+++ INFORMATION GIVEN

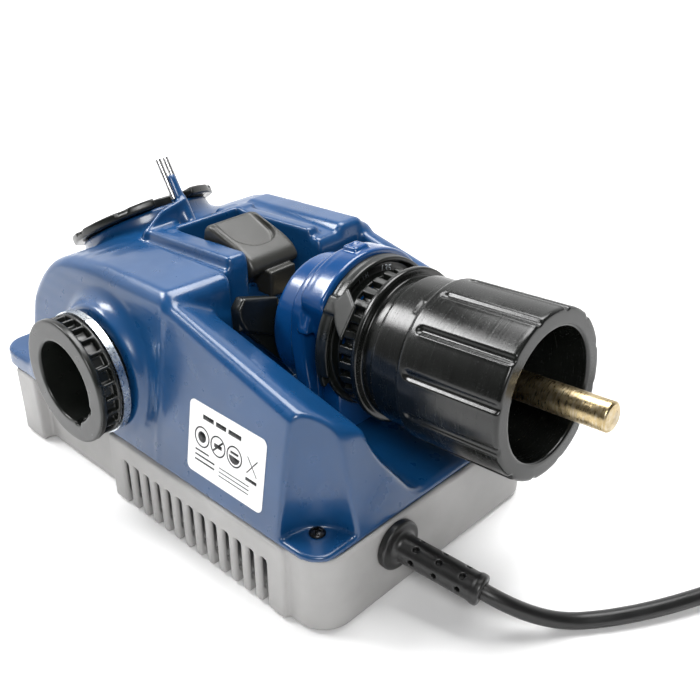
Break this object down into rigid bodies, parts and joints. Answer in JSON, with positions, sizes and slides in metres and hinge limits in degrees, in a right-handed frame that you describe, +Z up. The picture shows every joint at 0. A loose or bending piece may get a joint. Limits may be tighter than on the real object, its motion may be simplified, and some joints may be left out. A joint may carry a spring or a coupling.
{
  "type": "drill bit sharpener",
  "caption": "Bench drill bit sharpener: blue housing on a grey vented base, chuck in the alignment port, side splitting port, tilted rear sharpening port, lever and cord.",
  "frame": {"origin": "middle of the whole object's box, cord and plug included, on the plane it rests on", "axes": "+X right, +Y towards the back, +Z up; the alignment port and the cord face -Y, the splitting port and the vents face -X"},
  "size_m": [0.303, 0.394, 0.1488],
  "materials": {
    "base_grey": "fine moulded texture",
    "housing_blue": "semi-gloss, fine texture",
    "port_blue": "gloss",
    "port_black": "satin",
    "chuck_black": "gloss, turned marks",
    "lever_grey": "satin",
    "cord_black": "matte",
    "rubber_black": "matte",
    "label_white": "printed film",
    "screw_black": "black oxide",
    "steel": "ground",
    "zinc_steel": "zinc plated",
    "drill_bronze": "bronze oxide, worn",
    "inner_white": "moulded",
    "magnet": "sintered",
    "bush_bronze": "sintered",
    "copper": "enamelled",
    "diamond_grit": "grit plated",
    "board_green": "solder mask",
    "rocker_red": "gloss",
    "plug_brass": "bright"
  },
  "bodies": {
    "base": {"base_tray": "base_grey", "rubber_feet": "rubber_black", "upper_housing": "housing_blue", "housing_screws": "screw_black", "rating_label": "label_white", "split_port_tube": "port_black", "split_port_collar": "zinc_steel", "sharpen_port_tube": "port_black", "sharpen_port_nut": "zinc_steel", "follower_pins": "steel", "align_port_body": "port_blue", "align_port_screws": "steel", "claw_bracket": "port_black", "claw_bracket_screws": "steel", "lever_pin": "steel", "lever_spring": "steel", "motor_can": "zinc_steel", "motor_end_cap": "port_black", "motor_magnets": "magnet", "motor_bushes": "bush_bronze", "motor_screws": "steel", "motor_cradle": "inner_white", "rectifier_board": "board_green", "switch_housing": "port_black", "door_pin": "steel", "strain_relief": "cord_black", "power_cord": "cord_black", "mains_plug": "cord_black", "plug_pins": "plug_brass"},
    "chuck": {"chuck_body": "chuck_black", "chuck_collar": "port_black", "drill_bit": "drill_bronze", "knob_clip": "steel"},
    "knob": {"chuck_knob": "chuck_black"},
    "jaw_1": {"chuck_jaw_1": "steel"},
    "jaw_2": {"chuck_jaw_2": "steel"},
    "jaw_3": {"chuck_jaw_3": "steel"},
    "jaw_4": {"chuck_jaw_4": "steel"},
    "jaw_5": {"chuck_jaw_5": "steel"},
    "jaw_6": {"chuck_jaw_6": "steel"},
    "lever": {"align_lever": "lever_grey"},
    "claw_left": {"left_claw": "steel"},
    "claw_right": {"right_claw": "steel"},
    "scale_ring": {"angle_scale_ring": "port_black"},
    "rotor": {"motor_shaft": "steel", "rotor_core": "copper", "cooling_fan": "inner_white", "diamond_wheel": "diamond_grit", "wheel_screw": "screw_black"},
    "rocker": {"switch_rocker": "rocker_red"},
    "door": {"wheel_access_door": "base_grey"}
  },
  "joints": [
    {"name": "chuck_insert", "type": "slide", "parent": "base", "child": "chuck", "axis": [0, -0.9976, 0.0698], "range_m": [0, 0.065]},
    {"name": "knob_turn", "type": "hinge", "parent": "chuck", "child": "knob", "pos_m": [-0.0465, -0.0004, 0.0929], "axis": [0, -0.9976, 0.0698], "range_deg": [0, 90]},
    {"name": "jaw_1_slide", "type": "slide", "parent": "chuck", "child": "jaw_1", "axis": [0.866, 0.0349, 0.4988], "range_m": [0, 0.003]},
    {"name": "jaw_2_slide", "type": "slide", "parent": "chuck", "child": "jaw_2", "axis": [0, 0.0698, 0.9976], "range_m": [0, 0.003]},
    {"name": "jaw_3_slide", "type": "slide", "parent": "chuck", "child": "jaw_3", "axis": [-0.866, 0.0349, 0.4988], "range_m": [0, 0.003]},
    {"name": "jaw_4_slide", "type": "slide", "parent": "chuck", "child": "jaw_4", "axis": [-0.866, -0.0349, -0.4988], "range_m": [0, 0.003]},
    {"name": "jaw_5_slide", "type": "slide", "parent": "chuck", "child": "jaw_5", "axis": [0, -0.0698, -0.9976], "range_m": [0, 0.003]},
    {"name": "jaw_6_slide", "type": "slide", "parent": "chuck", "child": "jaw_6", "axis": [0.866, -0.0349, -0.4988], "range_m": [0, 0.003]},
    {"name": "lever_press", "type": "hinge", "parent": "base", "child": "lever", "pos_m": [-0.0555, 0.085, 0.096], "axis": [1, 0, 0], "range_deg": [0, 10], "stiffness_Nm_per_rad": 0.4},
    {"name": "claw_left_slide", "type": "slide", "parent": "base", "child": "claw_left", "axis": [-1, 0, 0], "range_m": [0, 0.005]},
    {"name": "claw_right_slide", "type": "slide", "parent": "base", "child": "claw_right", "axis": [1, 0, 0], "range_m": [0, 0.005]},
    {"name": "scale_ring_turn", "type": "hinge", "parent": "base", "child": "scale_ring", "pos_m": [-0.0465, -0.0004, 0.0929], "axis": [0, -0.9976, 0.0698], "range_deg": [-20, 20]},
    {"name": "rotor_spin", "type": "hinge", "parent": "base", "child": "rotor", "pos_m": [-0.0675, 0.1, 0.048], "axis": [1, 0, 0], "continuous": true},
    {"name": "switch_press", "type": "hinge", "parent": "base", "child": "rocker", "pos_m": [0.01313, 0.007, 0.058], "axis": [0, -1, 0], "range_deg": [0, 10]},
    {"name": "door_open", "type": "hinge", "parent": "base", "child": "door", "pos_m": [-0.0635, 0.1934, 0.0316], "axis": [1, 0, 0], "range_deg": [0, 95]}
  ],
  "couplings": [
    {"joint": "jaw_1_slide", "follows": "knob_turn", "m_per_rad": 0.0019035},
    {"joint": "jaw_2_slide", "follows": "knob_turn", "m_per_rad": 0.0019035},
    {"joint": "jaw_3_slide", "follows": "knob_turn", "m_per_rad": 0.0019035},
    {"joint": "jaw_4_slide", "follows": "knob_turn", "m_per_rad": 0.0019035},
    {"joint": "jaw_5_slide", "follows": "knob_turn", "m_per_rad": 0.0019035},
    {"joint": "jaw_6_slide", "follows": "knob_turn", "m_per_rad": 0.0019035},
    {"joint": "claw_left_slide", "follows": "lever_press", "m_per_rad": 0.028591},
    {"joint": "claw_right_slide", "follows": "lever_press", "m_per_rad": 0.028591}
  ]
}
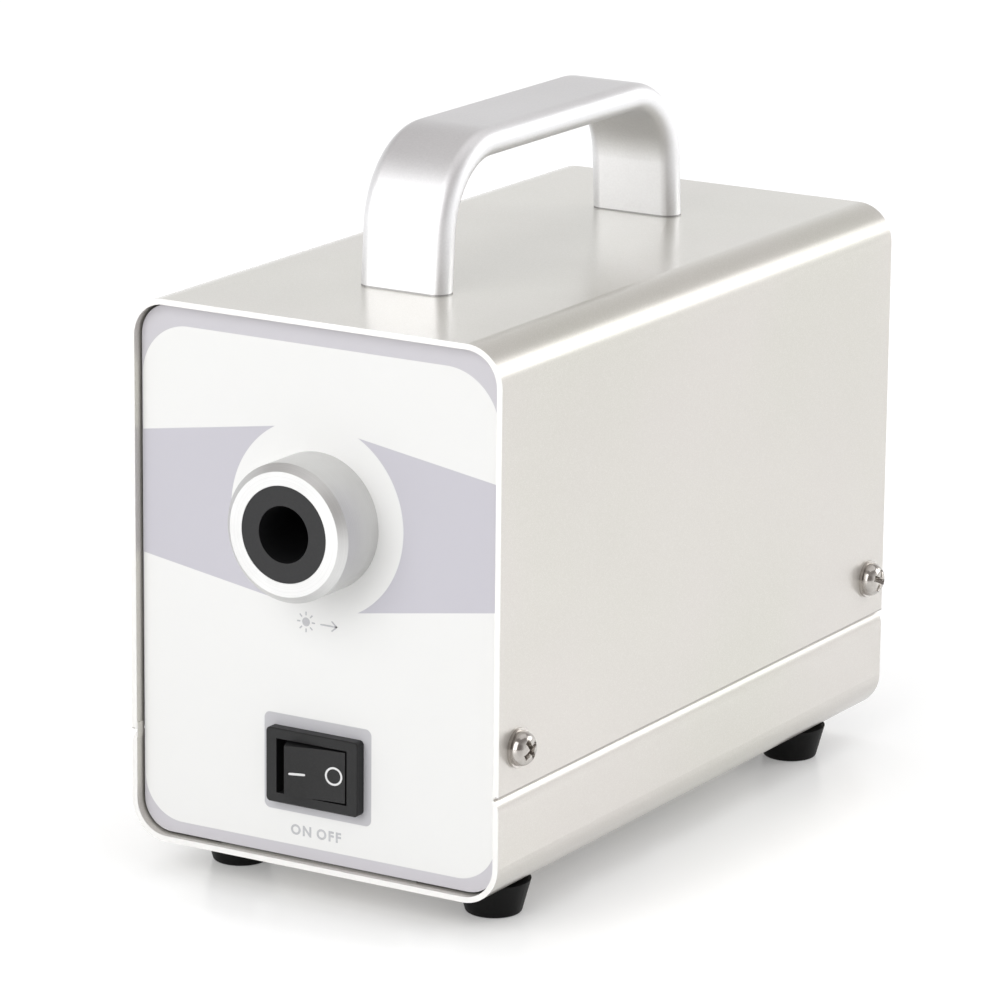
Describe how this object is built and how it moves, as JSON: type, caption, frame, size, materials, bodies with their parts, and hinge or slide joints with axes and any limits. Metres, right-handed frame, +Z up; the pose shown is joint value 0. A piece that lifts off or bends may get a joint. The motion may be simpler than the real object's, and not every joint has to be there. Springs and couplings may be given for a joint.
{
  "type": "fiber optic illuminator",
  "caption": "Fan-cooled bench light source for fiber optic light guides: folded case with carrying handle, light port, rocker switch, rear inlet and dimmer.",
  "frame": {"origin": "on the bench, under the middle of the overall box", "axes": "+Y runs from the light port in front to the back, +Z is up, +X is the right side seen from the front"},
  "size_m": [0.0808, 0.1618, 0.1303],
  "materials": {
    "black_anodised": "matte anodised",
    "boot_vinyl": "soft vinyl",
    "bush_plastic": "matte",
    "capacitor_sleeve": "shrink sleeve",
    "case_paint": "satin pearl powder coat",
    "circuit_board": "solder mask",
    "coil_copper": "enamelled copper",
    "coil_tape": "tape wrap",
    "earth_insulation": "smooth",
    "fan_plastic": "moulded",
    "ferrite": "ceramic",
    "foot_rubber": "matte",
    "fuse_glass": "capped",
    "galvanised_steel": "galvanised",
    "handle_aluminium": "satin anodised",
    "heat_sink_aluminium": "extruded",
    "inlet_plastic": "moulded",
    "knob_plastic": "fine textured",
    "label_film": "satin printed film",
    "lead_insulation": "smooth",
    "led_phosphor": "smooth",
    "lens_glass": "polished",
    "mains_insulation": "smooth",
    "nickel_screw": "nickel plated",
    "panel_paint": "smooth white",
    "pin_brass": "nickel plated",
    "port_aluminium": "fine turned",
    "rocker_plastic": "satin",
    "switch_plastic": "fine textured",
    "tab_brass": "plain",
    "terminal_plastic": "moulded",
    "zinc_steel": "zinc plated"
  },
  "bodies": {
    "case": {"lower_tray": "case_paint", "upper_cover": "case_paint", "front_panel": "panel_paint", "front_label": "label_film", "rear_panel": "case_paint", "foot_front_left": "foot_rubber", "foot_front_right": "foot_rubber", "foot_rear_left": "foot_rubber", "foot_rear_right": "foot_rubber", "foot_screws": "zinc_steel", "cover_screws": "nickel_screw", "flat_washers": "nickel_screw", "clinch_nuts": "zinc_steel", "handle": "handle_aluminium", "handle_screws": "zinc_steel", "chassis_screws": "zinc_steel", "hex_nuts": "zinc_steel", "light_collar": "port_aluminium", "light_guide_bush": "bush_plastic", "collar_nut": "port_aluminium", "lens_tube": "black_anodised", "condenser_lens": "lens_glass", "lens_retaining_ring": "black_anodised", "lens_tube_screws": "zinc_steel", "led_board": "heat_sink_aluminium", "led_emitter": "led_phosphor", "led_screws": "zinc_steel", "heat_sink": "heat_sink_aluminium", "heat_sink_bracket": "galvanised_steel", "fan_frame": "fan_plastic", "fan_stator": "coil_copper", "fan_screws": "nickel_screw", "fan_guard": "nickel_screw", "driver_board": "circuit_board", "board_standoffs": "tab_brass", "board_screws": "zinc_steel", "transformer_core": "ferrite", "transformer_winding": "coil_tape", "input_capacitor": "capacitor_sleeve", "output_capacitors": "capacitor_sleeve", "filter_choke": "coil_copper", "terminal_blocks": "terminal_plastic", "switch_body": "switch_plastic", "switch_terminals": "tab_brass", "inlet_body": "inlet_plastic", "inlet_pins": "pin_brass", "dimmer_body": "zinc_steel", "dimmer_nut": "nickel_screw", "earth_stud": "tab_brass", "mains_wires": "mains_insulation", "earth_wire": "earth_insulation", "led_wires": "lead_insulation", "control_wires": "lead_insulation", "wire_boots": "boot_vinyl"},
    "rocker": {"switch_rocker": "rocker_plastic"},
    "rotor": {"fan_rotor": "fan_plastic"},
    "drawer": {"fuse_drawer": "inlet_plastic", "fuse": "fuse_glass"},
    "dimmer": {"dimmer_knob": "knob_plastic", "dimmer_shaft": "zinc_steel"}
  },
  "joints": [
    {"name": "rocker_tilt", "type": "hinge", "parent": "case", "child": "rocker", "pos_m": [0, -0.0667, 0.024], "axis": [0, 0, -1], "range_deg": [0, 23]},
    {"name": "fan_spin", "type": "hinge", "parent": "case", "child": "rotor", "pos_m": [0, 0.057, 0.0682], "axis": [0, 1, 0], "continuous": true},
    {"name": "fuse_drawer_slide", "type": "slide", "parent": "case", "child": "drawer", "axis": [0, 1, 0], "range_m": [0, 0.013]},
    {"name": "dimmer_turn", "type": "hinge", "parent": "case", "child": "dimmer", "pos_m": [-0.018, 0.066, 0.026], "axis": [0, -1, 0], "range_deg": [0, 280]}
  ]
}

++++++

- [TASK DESCRIPTION]
Gather up the lines that contain the word "joints".

- [PROBLEM SOLUTION]
Break this object down into rigid bodies, parts and joints. Answer in JSON, with positions, sizes and slides in metres and hinge limits in degrees, in a right-handed frame that you describe, +Z up. The picture shows every joint at 0. A loose or bending piece may get a joint. Limits may be tighter than on the real object, its motion may be simplified, and some joints may be left out. A joint may carry a spring or a coupling.
  "joints": [
Describe how this object is built and how it moves, as JSON: type, caption, frame, size, materials, bodies with their parts, and hinge or slide joints with axes and any limits. Metres, right-handed frame, +Z up; the pose shown is joint value 0. A piece that lifts off or bends may get a joint. The motion may be simpler than the real object's, and not every joint has to be there. Springs and couplings may be given for a joint.
  "joints": [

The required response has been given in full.